19 February 2025Publication of year-end report 2024
20 February 2025Publication of complete terms for the Rights Issue, including subscription price per share and the total number of new shares to be issued
21 February 2025EGM for approval of the Board of Directors’ resolution on the Rights Issue
25 February 2025Last day of trading in the share including right to receive subscription rights in the Rights Issue
26 February 2025First day of trading in the share excluding right to receive subscription rights in the Rights Issue
26 February 2025Publication of the prospectus
27 February 2025Record date for participation in the Rights Issue. Those who are registered as shareholders in Cint on this date will receive subscription rights in proportion to their shareholding as of this date
3–12 March 2025Trading in subscription rights on Nasdaq Stockholm
3–17 March 2025Subscription period
3–28 March 2025Trading in paid subscribed shares (Swe. betald tecknad aktie, BTA) on Nasdaq Stockholm
19 March 2025Publication of preliminary subscription level in the Rights Issue
20 March 2025Publication of final subscription level in the Rights Issue

Advisors
In connection with the Rights Issue, Cint has appointed Danske Bank A/S, Danmark, Sverige Filial and Skandinaviska Enskilda Banken AB as Joint Global Coordinators and Joint Bookrunners. Gernandt & Danielsson Advokatbyrå KB and Covington & Burling LLP act as legal advisers to Cint in connection with the Rights Issue.

Important information
This press release and the information herein is not for release, distribution or publication, in whole or in part, directly or indirectly, in or into the United States, the United Kingdom, Canada, Australia, South Africa, Japan or any other state or jurisdiction in which such release, distribution or publication would be unlawful or require registration or any other measures in accordance with applicable law.

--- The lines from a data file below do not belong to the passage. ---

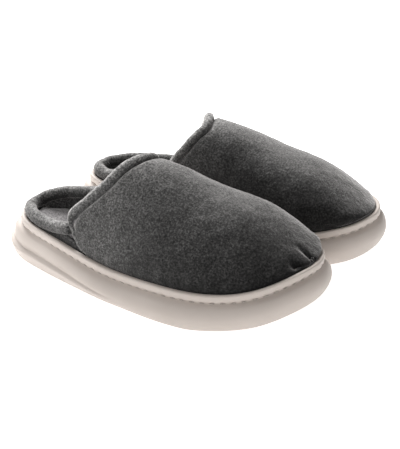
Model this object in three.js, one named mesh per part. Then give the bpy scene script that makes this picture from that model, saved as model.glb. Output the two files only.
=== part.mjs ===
// A pair of closed-toe spa slippers (mules): moulded foam cup soles, padded felt uppers.
// Millimetres, +Z up, +Y towards the toes, +X towards the outer side of the right foot.
// The origin lies on the floor, in the middle of the pair.

import * as THREE from 'three';
import { LoftGeometry } from 'three/addons/geometries/LoftGeometry.js';
import { mergeVertices } from 'three/addons/utils/BufferGeometryUtils.js';

// ---------------------------------------------------------------- driving dimensions

// Outer edge of the sole's rim from above, right foot: heel, outer side, toes, inner side.
const RIM_OUTLINE = [
  [-3.5, 4.6], [13, 16.2], [26, 45], [39, 86], [50, 128], [57.5, 171],
  [56, 208], [46.5, 240], [22, 260], [-6, 268], [-33, 257], [-45.5, 225],
  [-45, 190], [-40, 150], [-34, 110], [-32, 69], [-32, 34], [-22.5, 8.6],
];
const SPINE = [new THREE.Vector2(-3, 42), new THREE.Vector2(5, 212)];

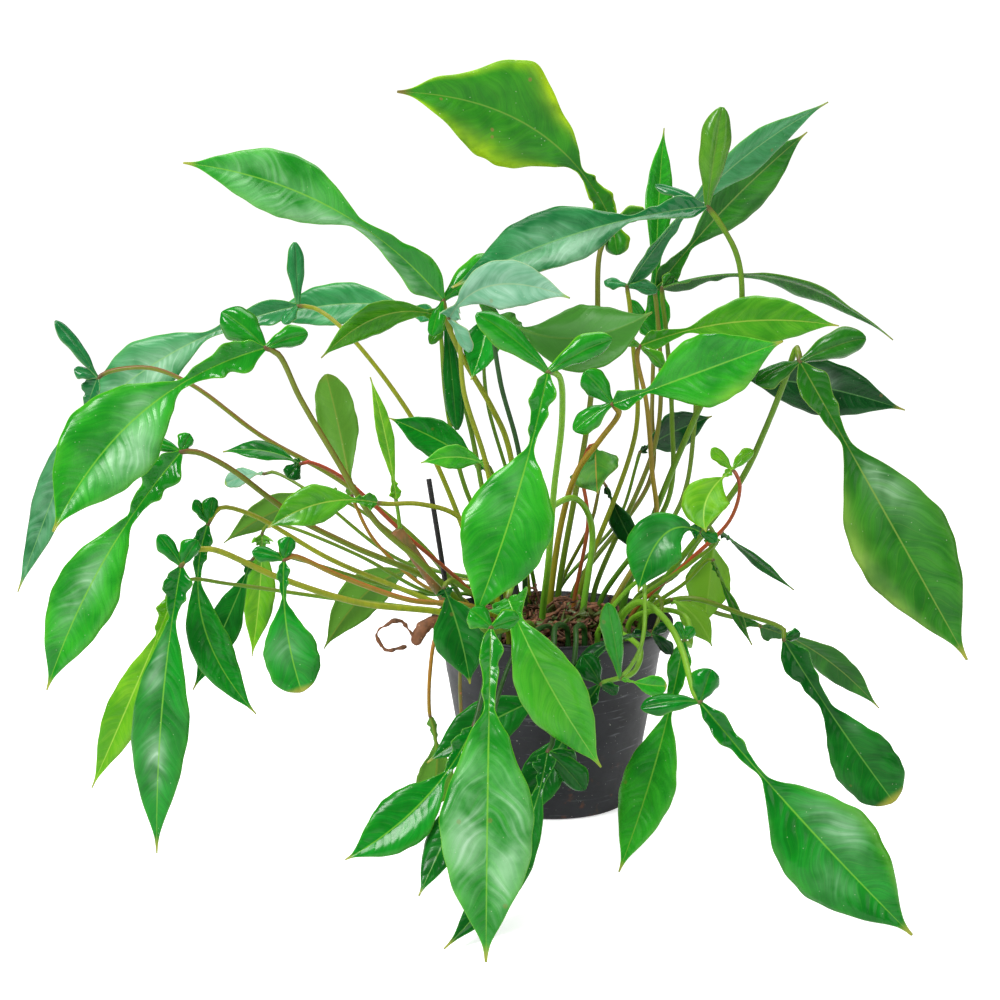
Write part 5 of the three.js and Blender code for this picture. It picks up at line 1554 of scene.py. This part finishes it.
@dataclass
class Pot:
    """The thin-walled nursery pot, turned from its profile."""

    groups: ShaderGroups
    rim_radius: float = 0.120
    height: float = 0.180
    base_radius: float = 0.082
    wall: float = 0.0022
    floor: float = 0.006
    foot: float = 0.004
    band_height: float = 0.026
    band_step: float = 0.0032
    lip: float = 0.0042
    band_round: float = 0.003
    sides: int = 144
    ring_depth: float = 0.0005
    ring_reach: float = 0.0012
    rings_at: tuple[float, float] = (0.128, 0.03)

    def wall_at(self, height: float) -> float:
        """Outer radius of the plain wall at a height."""
        top = self.rim_radius - self.band_step - self.lip
        return self.base_radius + (top - self.base_radius) * height / self.height

    def profile(self) -> list[tuple[float, float]]:
        """Draws the pot's section.

        Returns:
            Radius and height, up the outside and down the inside.
        """
        base, rim, top, foot = self.base_radius, self.rim_radius, self.height, self.foot
        band = top - self.band_height
        edge, low = self.wall_at(band), band + self.band_round
        step = edge + self.band_step
        rows = [(0.0, 0.0), (0.03, 0.0), (base - 0.012, 0.0), (base - foot, 0.0), (base - 0.0012, 0.0008),
                (base, foot)]
        for share in np.linspace(0.05, 0.97, 34):
            z = foot + (band - foot) * share
            ring = self.ring_depth * sum(math.exp(-(((z - at) / self.ring_reach) ** 2)) for at in self.rings_at)
            rows.append((self.wall_at(z) + ring, z))
        rows += [(edge, band - 0.0006), (edge + 0.0006, band), (edge + self.band_step * 0.75, band + 0.0008),
                 (step, low)]
        for share in (0.2, 0.45, 0.7, 0.9):
            rows.append((step + (rim - step) * share, low + (top - self.band_round - low) * share))
        rows += [(rim, top - self.band_round), (rim - 0.0003, top - 0.0009), (rim - 0.0012, top),
                 (rim - self.lip + 0.0006, top), (rim - self.lip, top - 0.0006), (step - self.wall, low + 0.001),
                 (edge - self.wall, band + 0.001), (self.wall_at(0.09) - self.wall, 0.09),
                 (base - self.wall, self.floor), (0.03, self.floor), (0.0, self.floor)]
        return rows

    @staticmethod
    def tree() -> ShapeTree:
        """Builds the tree that turns a profile about the upright axis.

        Returns:
            The tree.
        """
        made = ShapeTree("turned_pot", "Strip", {"Full turn": "Float", "Weld": "Float"})
        board, into = made.board, made.into
        radius, share, z = board.split(board.out("GeometryNodeInputPosition"))
        angle = share * into["Full turn"]
        turned = board.join(radius * board.math("COSINE", angle), radius * board.math("SINE", angle), z)
        moved = board.out("GeometryNodeSetPosition", {"Geometry": into["Strip"], "Position": turned})
        made.end(board.out("GeometryNodeMergeByDistance", {"Geometry": moved, "Distance": into["Weld"]}))
        return made

    def build(self) -> None:
        """Builds the pot and settles it on the body."""
        rows = self.profile()
        points = [(radius, j / self.sides, z) for j in range(self.sides + 1) for radius, z in rows]
        strip = bpy.data.meshes.new("pot_strip")
        strip.from_pydata(points, [], squares(self.sides + 1, len(rows)))
        carrier = new_object("pot_strip", strip)
        finish = PotFinish().build(self.groups)
        self.tree().put_on(carrier, {"Full turn": 2 * math.pi, "Weld": 0.00001, "Finish": finish})
        settle(bake(carrier, "fine_pot"), "pot", "pot")


def bake(carrier: bpy.types.Object, name: str) -> bpy.types.Object:
    """Turns an object with a Geometry Nodes modifier into a plain piece.

    Args:
        carrier: The object that carries the modifier; it is removed.
        name: The new piece's name.

    Returns:
        The piece, smooth-shaded and linked to the scene.
    """
    graph = bpy.context.evaluated_depsgraph_get()
    mesh = bpy.data.meshes.new_from_object(carrier.evaluated_get(graph))
    carrier.modifiers.clear()
    bpy.data.objects.remove(carrier)
    mesh.name = name
    mesh.polygons.foreach_set("use_smooth", [True] * len(mesh.polygons))
    return new_object(name, mesh)


@dataclass
class Soil:
    """The growing mix in the pot, whose top the litter lies on."""

    groups: ShaderGroups
    pot: Pot
    level: float = 0.166
    edge: float = 0.152
    bump: float = 0.003
    fit: float = 0.0008
    waist: float = 0.08
    rings: int = 40
    sides: int = 96
    lumps: float = 0.004

    def top(self, x: float, y: float) -> float:
        """Finds the height of the soil's top.

        Args:
            x: The place's x.
            y: The place's y.

        Returns:
            The height.
        """
        radius, angle = math.hypot(x, y), math.atan2(y, x)
        swell = math.sin(3 * angle + radius * 90) * math.sin(radius * 50 + 1)
        rough = noise.fractal(Vector((x * 60, y * 60, 0.3)), 0.7, 2.0, 4)
        reach = radius / self.reach(self.edge)
        plain = self.level + self.bump * swell + self.lumps * rough
        return plain + (self.edge + 0.002 - plain) * float(ease(np.array(reach), 0.55, 1.0))

    def reach(self, height: float) -> float:
        """Radius that the soil fills at a height."""
        return self.pot.wall_at(height) - self.pot.wall - self.fit

    def ring(self, radius: float) -> list[tuple[float, float]]:
        """Gives the places of one ring of points, in x and y."""
        angles = [2 * math.pi * j / self.sides for j in range(self.sides)]
        return [(radius * math.cos(angle), radius * math.sin(angle)) for angle in angles]

    def build(self) -> None:
        """Builds the closed body of soil and settles it."""
        low = self.pot.floor + self.fit
        points = [(0.0, 0.0, self.top(0.0, 0.0))]
        for i in range(1, self.rings + 1):
            ring = self.ring(self.reach(self.edge) * i / self.rings)
            points += [(x, y, self.top(x, y) if i < self.rings else self.edge) for x, y in ring]
        for height in (self.waist, low):
            points += [(x, y, height) for x, y in self.ring(self.reach(height) - self.fit)]
        points.append((0.0, 0.0, low))
        last = 1 + (self.rings + 1) * self.sides
        faces = []
        for j in range(self.sides):
            k = (j + 1) % self.sides
            faces += [[0, 1 + j, 1 + k], [len(points) - 1, last + k, last + j]]
            faces += [[a + j, a + self.sides + j, a + self.sides + k, a + k] for a in range(1, last, self.sides)]
        shell = Shell()
        shell.add(0, np.array(points), faces, {})
        finish = RoughFinish("soil_mix", "3a281c", "1f150f", "6b5038", scale=140.0, relief=0.003, flecks=0.3)
        settle(shell.build("fine_soil", [finish.build(self.groups)]), "soil", "soil")


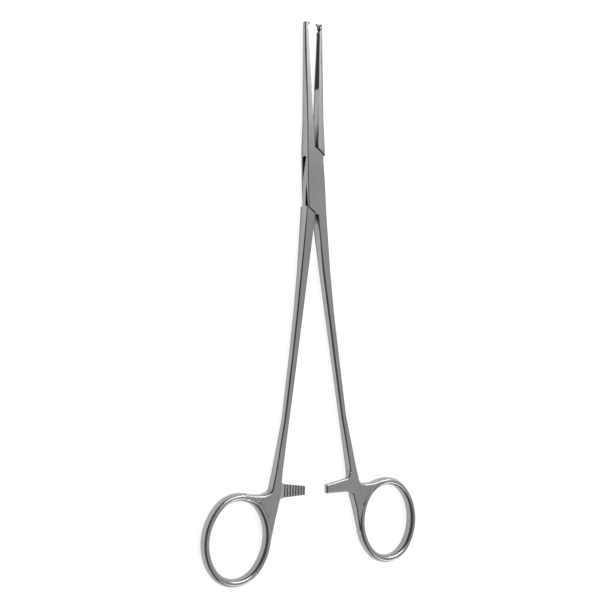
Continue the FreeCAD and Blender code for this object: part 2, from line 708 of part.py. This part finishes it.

None of the securities referred to herein (collectively, the “Securities”) have been or will be registered under the United States Securities Act of 1933, as amended (the “Securities Act”), or the securities laws of any state or other jurisdiction in the United States, and may not be offered, pledged, sold, delivered or otherwise transferred, directly or indirectly, except pursuant to an exemption from, or in a transaction not subject to, the registration requirements of the Securities Act. The Company does not intend to register any of the Securities in the United States or to conduct a public offering of the Securities in the United States.

This announcement does not constitute an offer of securities to the public in the United Kingdom. No prospectus has been or will be registered in the United Kingdom in respect of the Securities. In the United Kingdom, this press release is being distributed to and is directed only at “investment professionals” falling within Article 19(5) of the Financial Services and Markets Act 2000 (Financial Promotion) Order 2005, as amended (the “Order”), or high net worth companies and other persons to whom the information may lawfully be communicated, falling within Article 49(2)(a) to (e) of the Order (all such persons together being referred to as “Relevant Persons”). Any investment activity to which this communication relates will only be available to and will only be engaged with, Relevant Persons. Any person who is not a Relevant Person should not act or rely on this press release or any of its contents.

In the EEA Member States, with the exception of Sweden (each such EEA Member State, a “Relevant State“), this press release and the information contained herein are intended only for and directed to qualified investors as defined in Article 2 (e) of Regulation (EU) 2017/1129 of the European Parliament and of the Council of 14 June 2017 (the “Prospectus Regulation”). The Securities are not intended to be offered to the public in any Relevant State and are only available to qualified investors except in accordance with exceptions in the Prospectus Regulation. Persons in any Relevant State who are not qualified investors should not take any actions based on this press release, nor rely on it.

The press release is for informational purposes only and does not constitute an offer to sell or issue, or the solicitation of an offer to buy or acquire, or subscribe for, any securities or any other financial instruments in the Company. Any offer in respect of any of the Securities will only be made through the prospectus that the Company expects to publish in due course. Offers will not be made to, and application forms will not be approved from, subscribers (including shareholders), or persons acting on behalf of subscribers, in any jurisdiction where applications for such subscription would contravene applicable laws or regulations, or would require additional prospectuses, filings, or other measures in addition to those required under Swedish law. Measures in violation of the restrictions may constitute a breach of relevant securities laws.

This press release contains forward-looking statements that reflect the Company’s current view of future events as well as financial and operational development. Words such as “intend”, “assess”, “expect”, “may”, “plan”, “estimate” and other expressions involving indications or predictions regarding future development or trends, not based on historical facts, identify forward-looking statements and reflect the Company’s beliefs and expectations and involve a number of risks, uncertainties and assumptions which could cause actual events and performance to differ materially from any expected future events or performance expressed or implied by the forward-looking statement. The information contained in this press release is subject to change without notice and, except as required by applicable law, the Company does not assume any responsibility or obligation to update publicly or review any of the forward-looking statements contained in it and nor does it intend to. You should not place undue reliance on forward-looking statements, which speak only as of the date of this press release. As a result of these risks, uncertainties and assumptions, you should not place undue reliance on these forward-looking statements as a prediction of actual future events or otherwise.

This announcement does not constitute an investment recommendation. The price and value of securities and any income from them can go down as well as up and you could lose your entire investment. Past performance is not a guide to future performance. Information in this announcement cannot be relied upon as a guide to future performance.

[1] Shareholdings retrieved from Holdings and information provided to the Company as of 26 January 2025.